Hard to have any dramas about the Breakers looking towards players who’ve had great success in the local league, although that’s not why any of these blokes got their contracts. Webster and Wesley are massively proven players in the Aussie NBL. Ngatai and Ili have been paying their dues and earning bigger roles. Majok’s still a bit of a loose one… but he comes with some positive recommendations from folks who’d know so all judgement is reserved.
Where it does get a little dramatic is in how Webster was released from the Breakers 14 months ago. At the time he’d had some legal troubles following a public off-court incident, which eventually saw him avoid any conviction, and Dillon Boucher had pretty specifically suggested that his off-court behaviour had a lot to do with that divorce. Now after only one season away he’s back again.
Corey Webster: “I am very excited about returning to the club, I have done a lot of growing as a person and learned a lot about myself and what I want to be, so I think the timing is perfect for me to come back, not only as a basketball player, but also as a man and a father. And with my son being in Auckland, I am excited for the years ahead on and off court.”

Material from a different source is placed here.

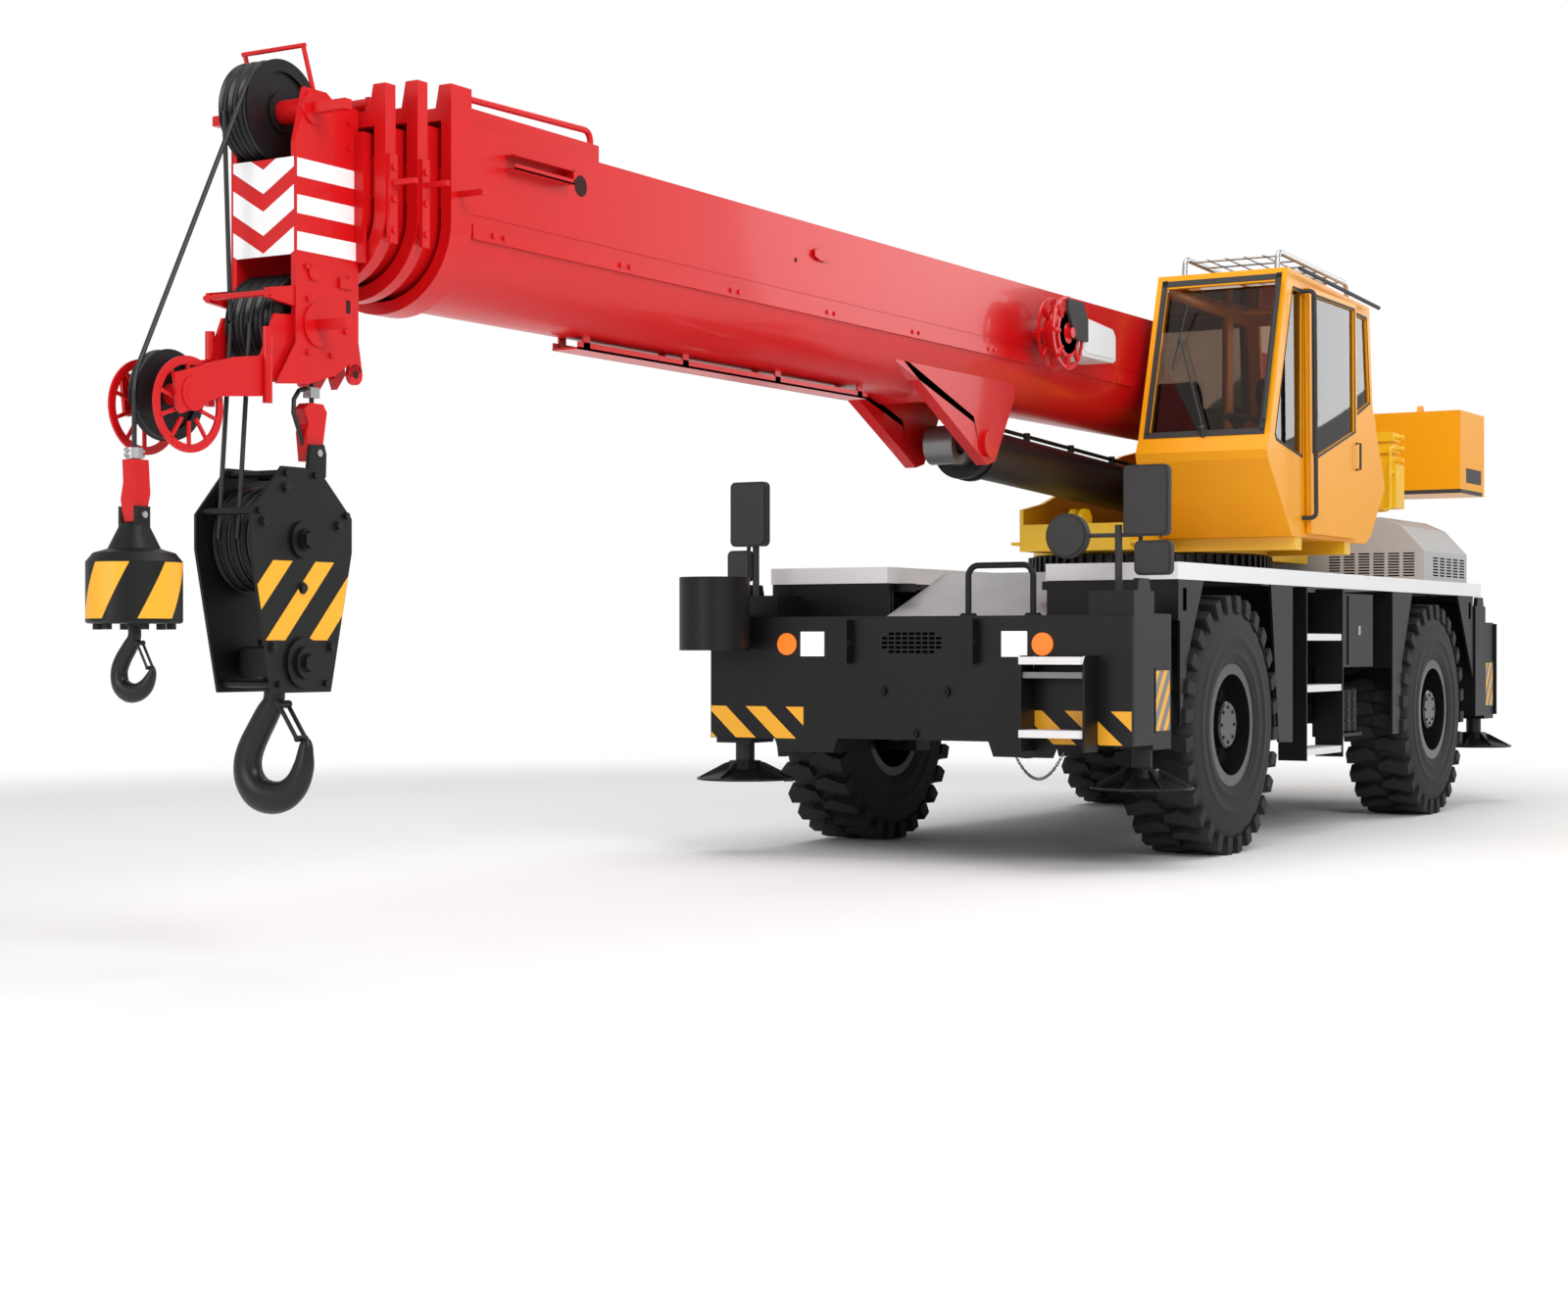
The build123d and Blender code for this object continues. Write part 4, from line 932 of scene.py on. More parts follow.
@dataclass
class Tyre:
    """A rubber tyre with bulged walls and slanted lugs, over the faceted carcass.

    Attributes:
        node: CAD node that it stands for.
        body: Body that it turns with.
        axle_x: Place of its axle.
        side: +1 on the left.
        middle_y: Distance of its middle plane from the crane's middle.
        tread: Radius where the lugs stand.
        lugs: Lugs on each side.
    """

    node: str
    body: str
    axle_x: float
    side: float
    middle_y: float = 1.101
    tread: float = 0.7455
    lugs: int = 28

    def build(self, shop: Workshop) -> None:
        """Makes the carcass and its lugs.

        Args:
            shop: The workshop.
        """
        # wall from the rim to the tread as radius, distance from the middle plane
        wall = [
            (0.353, 0.2), (0.362, 0.208), (0.4, 0.2125), (0.405, 0.2155), (0.42, 0.2155), (0.425, 0.213),
            (0.49, 0.2165), (0.495, 0.2195), (0.512, 0.2195), (0.517, 0.217), (0.57, 0.216), (0.62, 0.212),
            (0.655, 0.2), (0.68, 0.18), (0.697, 0.14), (0.705, 0.08),
        ]
        profile = wall + [(0.707, 0.0)] + [(r, -w) for r, w in reversed(wall)] + [(0.32, -0.18), (0.32, 0.18)]
        carcass = Shape()
        carcass.turned(profile, (self.axle_x, self.side * self.middle_y, AXLE_HEIGHT), self.side, 112)
        skin = shop.piece(self.node + "_carcass", carcass, Paints.TYRE, self.body)
        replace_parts(skin, self.node)
        for half, tag, shift in ((1.0, "a", 0.0), (-1.0, "b", 0.5)):
            name = self.node + "_lugs_" + tag
            shop.repeat(name, self._lug(half), self._round(shift), Paints.TYRE, self.body)

    @staticmethod
    def _lug(half: float) -> Shape:
        """Makes one lug and the part of it that wraps over the wall.

        Args:
            half: +1 for the outer half of the tread, -1 for the inner one.

        Returns:
            The lug, round the point on the tread.
        """
        lug = Shape()
        # along the tread, distance from the middle plane
        top = [
            (-0.052, 0.2135), (0.026, 0.2135), (0.034, 0.165), (0.07, 0.085),
            (0.046, 0.012), (-0.016, -0.006), (-0.022, 0.07), (-0.05, 0.155),
        ]
        lug.prism([(t, half * w, -0.062) for t, w in top], (0.0, 0.0, 0.062))
        # along the tread, distance from the middle plane, height over the tread
        wrap = [
            (-0.049, 0.19, -0.002), (-0.049, 0.2135, -0.002), (-0.046, 0.2165, -0.03),
            (-0.04, 0.2185, -0.098), (-0.04, 0.19, -0.098),
        ]
        lug.prism([(t, half * w, h) for t, w, h in wrap], (0.072, 0.0, 0.0))
        return lug

    def _round(self, shift: float) -> list:
        """Spreads the lugs round the tread.

        Args:
            shift: Turn of the first lug, as a share of the pitch.

        Returns:
            The places.
        """
        places = []
        for k in range(self.lugs):
            turn = 2 * math.pi * (k + shift) / self.lugs
            x, z = math.cos(turn), math.sin(turn)
            point = (self.axle_x + self.tread * x, self.side * self.middle_y, AXLE_HEIGHT + self.tread * z)
            places.append(Place(point, (x, 0.0, z), (-z, 0.0, x)))
        return places


def smooth(points: Sequence[Point], parts: int) -> list:
    """Runs a smooth curve through the points.

    Args:
        points: Points of three numbers each.
        parts: Pieces that each stretch is cut into.

    Returns:
        The points of the curve.
    """
    spots = [Vector(p) for p in points]
    spots = [spots[0] * 2 - spots[1], *spots, spots[-1] * 2 - spots[-2]]
    curve = []
    for a, b, c, d in zip(spots, spots[1:], spots[2:], spots[3:]):
        slope, bend, twist = c - a, a * 2 - b * 5 + c * 4 - d, b * 3 - a - c * 3 + d
        for k in range(parts):
            t = k / parts
            curve.append(b + slope * (t / 2) + bend * (t * t / 2) + twist * (t**3 / 2))
    return [*curve, spots[-2]]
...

A few things on that. In his time away he’s gone and signed with Perth Wildcats only to request a release to spend the season in Europe with Israeli team Ironi Nahariya, where he played 23 times averaging 15.4 points and 4.0 assists per game while shooting 41.1% from three-point range – also winning the three-point contest at the All Star festivities. Some proper impressive numbers there and he also managed to fit in an NBA mini-camp which drew an invite to Summer League with the Dallas Mavericks, where he had a decent time of it as well. He’s currently playing in China. Lots of basketball. Some of his best basketball, even.

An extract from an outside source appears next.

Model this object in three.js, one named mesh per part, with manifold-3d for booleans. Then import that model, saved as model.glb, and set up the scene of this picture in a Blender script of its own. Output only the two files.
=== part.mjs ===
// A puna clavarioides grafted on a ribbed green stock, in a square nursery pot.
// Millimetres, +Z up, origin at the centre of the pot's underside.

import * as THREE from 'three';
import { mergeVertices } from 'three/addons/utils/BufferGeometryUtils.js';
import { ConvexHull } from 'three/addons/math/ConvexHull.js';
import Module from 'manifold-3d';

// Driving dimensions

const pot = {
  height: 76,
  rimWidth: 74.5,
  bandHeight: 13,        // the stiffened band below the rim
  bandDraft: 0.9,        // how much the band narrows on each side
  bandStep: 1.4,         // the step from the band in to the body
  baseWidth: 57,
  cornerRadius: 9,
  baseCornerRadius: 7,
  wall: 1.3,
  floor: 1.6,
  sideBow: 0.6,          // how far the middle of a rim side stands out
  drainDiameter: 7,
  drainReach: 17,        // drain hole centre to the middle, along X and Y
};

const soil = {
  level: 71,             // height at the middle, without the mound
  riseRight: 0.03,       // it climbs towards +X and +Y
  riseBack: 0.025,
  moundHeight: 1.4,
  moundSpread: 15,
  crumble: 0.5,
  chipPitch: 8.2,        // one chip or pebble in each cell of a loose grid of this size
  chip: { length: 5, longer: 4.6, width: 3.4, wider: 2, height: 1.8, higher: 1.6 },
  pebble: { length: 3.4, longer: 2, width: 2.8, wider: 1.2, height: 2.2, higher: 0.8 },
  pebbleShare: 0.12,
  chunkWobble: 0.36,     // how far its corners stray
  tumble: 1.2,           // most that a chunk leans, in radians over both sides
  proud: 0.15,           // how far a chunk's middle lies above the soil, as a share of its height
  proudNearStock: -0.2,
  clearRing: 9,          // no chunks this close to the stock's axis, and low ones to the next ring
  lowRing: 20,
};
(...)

And we can’t ignore that about his initial release. He’d spent the 2016-17 season first playing injured and then too injured to play. His fit beside Kirk Penney hadn’t been great, though that had a lot to do with an aging Penney and a hobbled Webster. Corey was shooting 35.7% from the field and he’s a guy who generally needs a lot of shots. Not saying they cut him for performance reasons, they clearly didn’t, but they also wouldn’t have gotten rid of him if he’d been scoring close to 20 points per game again like the year before.

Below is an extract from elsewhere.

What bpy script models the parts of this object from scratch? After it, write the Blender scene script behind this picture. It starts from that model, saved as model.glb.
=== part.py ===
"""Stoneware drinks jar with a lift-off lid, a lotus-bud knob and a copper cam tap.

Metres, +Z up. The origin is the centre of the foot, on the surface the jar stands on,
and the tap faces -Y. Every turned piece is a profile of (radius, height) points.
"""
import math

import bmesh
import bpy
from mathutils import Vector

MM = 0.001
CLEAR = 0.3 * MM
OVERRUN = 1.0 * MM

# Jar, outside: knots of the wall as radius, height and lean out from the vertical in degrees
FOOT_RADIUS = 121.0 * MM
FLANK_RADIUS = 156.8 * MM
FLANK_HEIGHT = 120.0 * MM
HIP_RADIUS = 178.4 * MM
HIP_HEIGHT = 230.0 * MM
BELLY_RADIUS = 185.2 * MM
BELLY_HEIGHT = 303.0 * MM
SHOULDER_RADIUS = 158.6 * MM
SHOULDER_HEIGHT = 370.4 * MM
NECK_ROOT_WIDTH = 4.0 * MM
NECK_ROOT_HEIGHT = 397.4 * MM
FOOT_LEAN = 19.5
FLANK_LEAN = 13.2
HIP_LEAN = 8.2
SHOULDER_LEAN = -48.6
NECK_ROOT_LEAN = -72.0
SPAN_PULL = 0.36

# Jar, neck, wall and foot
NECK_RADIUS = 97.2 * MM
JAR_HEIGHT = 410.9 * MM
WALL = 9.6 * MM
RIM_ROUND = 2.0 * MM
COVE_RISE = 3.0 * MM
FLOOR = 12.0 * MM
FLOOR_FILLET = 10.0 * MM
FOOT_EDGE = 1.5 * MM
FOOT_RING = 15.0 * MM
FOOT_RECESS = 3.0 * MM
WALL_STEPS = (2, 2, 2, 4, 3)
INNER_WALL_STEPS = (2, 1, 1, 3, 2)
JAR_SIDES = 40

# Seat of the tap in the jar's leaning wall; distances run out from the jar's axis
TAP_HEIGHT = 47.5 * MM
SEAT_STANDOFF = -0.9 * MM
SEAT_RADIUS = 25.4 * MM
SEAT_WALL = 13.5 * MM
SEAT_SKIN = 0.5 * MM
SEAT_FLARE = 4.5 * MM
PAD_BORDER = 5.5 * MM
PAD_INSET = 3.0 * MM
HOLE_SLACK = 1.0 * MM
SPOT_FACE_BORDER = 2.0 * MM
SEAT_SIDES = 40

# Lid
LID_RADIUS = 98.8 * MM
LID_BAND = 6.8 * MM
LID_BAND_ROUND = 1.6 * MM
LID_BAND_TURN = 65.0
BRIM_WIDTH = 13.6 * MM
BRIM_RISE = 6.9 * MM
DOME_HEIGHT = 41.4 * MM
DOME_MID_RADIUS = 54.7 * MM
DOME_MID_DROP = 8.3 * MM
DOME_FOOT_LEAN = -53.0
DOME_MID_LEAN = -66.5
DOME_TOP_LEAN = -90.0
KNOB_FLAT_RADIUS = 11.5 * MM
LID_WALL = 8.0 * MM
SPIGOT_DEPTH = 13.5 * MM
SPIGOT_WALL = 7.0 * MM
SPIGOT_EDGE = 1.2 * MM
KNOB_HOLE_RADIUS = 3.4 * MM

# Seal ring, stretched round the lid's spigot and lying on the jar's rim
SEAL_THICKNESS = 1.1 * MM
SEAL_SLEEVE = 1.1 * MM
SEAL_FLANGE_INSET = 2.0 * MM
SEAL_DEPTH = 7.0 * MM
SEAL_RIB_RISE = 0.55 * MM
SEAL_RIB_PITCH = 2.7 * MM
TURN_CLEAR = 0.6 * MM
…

But he’s been away and experienced plenty since then and there’s no way that doesn’t lead to a lot of growth as an individual. Plus there’s the small matter of new ownership at the Breakers. And that other small matter of him being the best available domestic player and wanting to come back. Bugger the rest of it, that’s all in the past. The Breakers need a player like Corey Webster right now.
Kirk Penney has retired and with him goes the team’s best three-point shooter. Webster brings range and scoring, sweet as. It’s clear enough that, in 2018, Tai Wesley is an improvement over Mika Vukona while Jarrad Weeks will bring some balance to the bench with his ability to play at either guard spot. Majok will presumably come as a sub and rebound the hell out of things. He doesn’t cover for the losses of Rob Loe and Alex Pledger but it’s obvious that the team is targeting an import big man who can make a difference.
Ili’s pencilled in to start and Webster will be there alongside him. Tom Abercrombie and Tai Wesley ought to fancy starting gigs too, though someone might need to cough that up if they sign a scoring import wing. Whoever it is, they’re going to be a Sixth Man of the Year candidate so all goods there. This is a very decent roster that’s taking shape all of a sudden. Funny how one great signing can change the whole perception of things.
Of course, it all depends on the imports. The Breakers are up to eight contracted players now (Ili, Abercrombie, Webster, Wesley, Weeks, Majok, Ngatai & Delany) which leaves three more open roster spots (plus three development spots).
Three open roster spots and three available import spots? That’s aligning rather nicely. You’d assume they try bag all three imports this time around, simply because they don’t have the depth of local talent that they have had in the past. Unless they can coax back someone like Tai Wynyard, Isaac Fotu or Tai Webster then there’s no point adding another local ahead of an overseas pro. And Wynyard’s already committed to a new college, Fotu is under contract in Germany while Tai Webster is almost certainly going to try for the NBA again after a strong season of his own in Germany.
But that’s fine, every season comes down to the quality of the imports. You have to have a genuine roster around them in order to get to the required standard but eventually it comes down to how well your star players perform compared to your opponents’ star players. And in the semi-finals last season it was Melbourne United’s top dudes who thoroughly outplayed the Breakers’ top dudes. That was the difference. That’s always the difference. So now we wait.